JAKARTA, KOMPAS.com - Wakil Ketua DPR Fadli Zon mempersilakan Presiden Joko Widodo jika ingin mengeluarkan Peraturan Pemerintah Pengganti Undang-Undang (Perppu) untuk membatalkan Undang-Undang Komisi Pemberantasan Korupsi (KPK) hasil revisi.
Namun, ia menilai rencana tersebut belum jelas karena presiden baru mempertimbangkan untuk mengeluarkan perppu.
"Makanya kita lihat dulu, benar enggak presiden mau mengeluarkan perppu. Kan ngomongnya baru mempertimbangkan. Mempertimbangkan kan bisa iya bisa tidak," ujar Fadli di Kompleks Parlemen, Senayan, Jakarta, Jumat (27/9/2019).
Baca juga: Mensesneg Antisipasi Keputusan Presiden Terbitkan Perppu KPK
Ia mengatakan, saat ini bola ada di tangan presiden. Menurut Fadli, proses legislasi di DPR sudah selesai sehingga parlemen tak bisa melarang presiden mengeluarkan perppu.
Meskipun, nantinya, perppu tersebut akan dibawa ke DPR untuk disetujui sebagai undang-undang.
Ia menilai, sah saja bila presiden mengeluarkan perppu jika memang melihat ada kegentingan yang memaksa terkait Undang-Undang KPK hasil revisi.
"Menurut saya bola di tangan presiden. Presidenlah yang sekarang ini mempunyai kuasa terhadap UU KPK. Proses di DPR sudah selesai.
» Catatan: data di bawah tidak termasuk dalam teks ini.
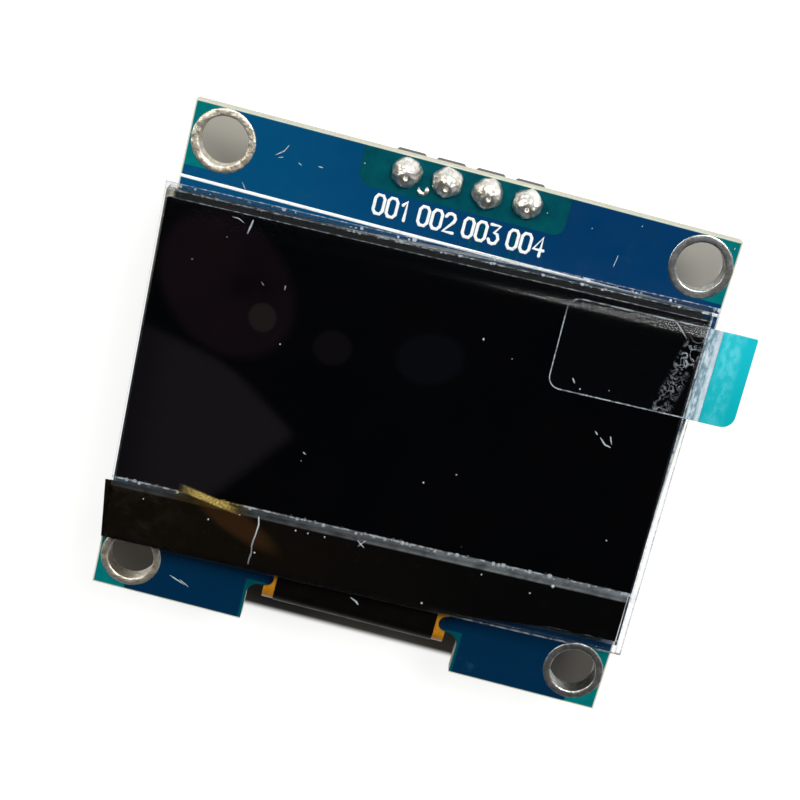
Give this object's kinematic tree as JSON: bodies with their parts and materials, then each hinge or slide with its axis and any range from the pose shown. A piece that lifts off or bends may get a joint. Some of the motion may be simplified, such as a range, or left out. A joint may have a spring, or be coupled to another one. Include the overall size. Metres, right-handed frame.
{
  "type": "small oled display module",
  "caption": "Small square OLED display module: glass panel with film and pull tab on a blue board with corner holes, pin header and folded flex tail.",
  "frame": {"origin": "centre of the four mounting holes, on the rear face of the circuit board", "axes": "+Z is the way the display faces, +Y points to the header edge of the board, +X to the right of the screen"},
  "size_m": [0.0371, 0.0325, 0.0088],
  "materials": {
    "board": "gloss",
    "tinned_ring": "rough tinned",
    "header_plastic": "matte",
    "pin_metal": "gold plated",
    "solder": "bright solder",
    "foam": "matte",
    "rear_glass": "gloss",
    "front_glass": "gloss",
    "polarizer": "gloss",
    "silicon": "gloss",
    "black_tape": "satin",
    "polyimide": "satin",
    "flex_cover": "satin",
    "clear_film": "gloss",
    "tab_film": "gloss",
    "grip": "satin",
    "capacitor": "matte",
    "resistor": "matte",
    "chip_plastic": "matte"
  },
  "bodies": {
    "root": {"circuit_board": "board", "mounting_ring_1": "tinned_ring", "mounting_ring_2": "tinned_ring", "mounting_ring_3": "tinned_ring", "mounting_ring_4": "tinned_ring", "header_body": "header_plastic", "header_pin_1": "pin_metal", "header_pin_2": "pin_metal", "header_pin_3": "pin_metal", "header_pin_4": "pin_metal", "solder_joint_1": "solder", "solder_joint_2": "solder", "solder_joint_3": "solder", "solder_joint_4": "solder", "foam_tape": "foam", "rear_glass": "rear_glass", "front_glass": "front_glass", "polarizer": "polarizer", "driver_chip": "silicon", "ledge_tape": "black_tape", "flex_tail": "polyimide", "flex_cover": "flex_cover", "flex_solder": "solder", "protective_film": "clear_film", "pull_tab": "tab_film", "tab_grip": "grip", "capacitor_1": "capacitor", "capacitor_2": "capacitor", "capacitor_3": "capacitor", "capacitor_4": "capacitor", "capacitor_5": "capacitor", "capacitor_6": "capacitor", "resistor_1": "resistor", "resistor_2": "resistor", "resistor_3": "resistor", "resistor_4": "resistor", "component_solder": "solder", "regulator_body": "chip_plastic", "regulator_leads": "pin_metal"}
  },
  "joints": []
}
Ada yang pro dan ada yang kontra," kata politikus Gerindra itu.
Presiden Jokowi sebelumnya mengaku mempertimbangkan untuk menerbitkan perppu sesuai aspirasi masyarakat luas.
Baca juga: PAN: Tak Masalah Presiden Terbitkan Perppu KPK, tetapi DPR Berhak Menolak
Hal itu disampaikan Jokowi usai bertemu puluhan tokoh di Istana Merdeka, Jakarta, Kamis (26/9/2019).
"Berkaitan dengan UU KPK yang sudah disahkan oleh DPR, banyak sekali masukan yang diberikan kepada kita, utamanya masukan itu berupa Perppu. Tentu saja ini kita hitung, kalkulasi dan nanti setelah itu akan kita putuskan dan sampaikan kepada senior-senior yang hadir pada sore hari ini," kata Jokowi didampingi para tokoh yang hadir.
"Akan kita kalkulasi, kita hitung, pertimbangkan, terutama dari sisi politiknya," ujar Jokowi.
UU KPK hasil revisi ramai-ramai ditolak karena tak melibatkan masyarakat dan unsur pimpinan KPK dalam penyusunannya.
Isi UU KPK yang baru juga dinilai mengandung banyak pasal yang dapat melemahkan kerja KPK, misalnya KPK yang berstatus lembaga negara dan pegawai KPK yang berstatus ASN dapat mengganggu independensi.
Baca juga: Usai Wacanakan Perppu KPK, Jokowi Disarankan Bertemu Pimpinan DPR
Dibentuknya dewan pengawas dan penyadapan harus seizin dewan pengawas juga bisa mengganggu penyelidikan dan penyidikan yang dilakukan KPK.
Kewenangan KPK untuk bisa menerbitkan surat perintah penghentian penyidikan (SP3) dalam jangka waktu dua tahun juga dinilai bisa membuat KPK kesulitan menangani kasus besar dan kompleks.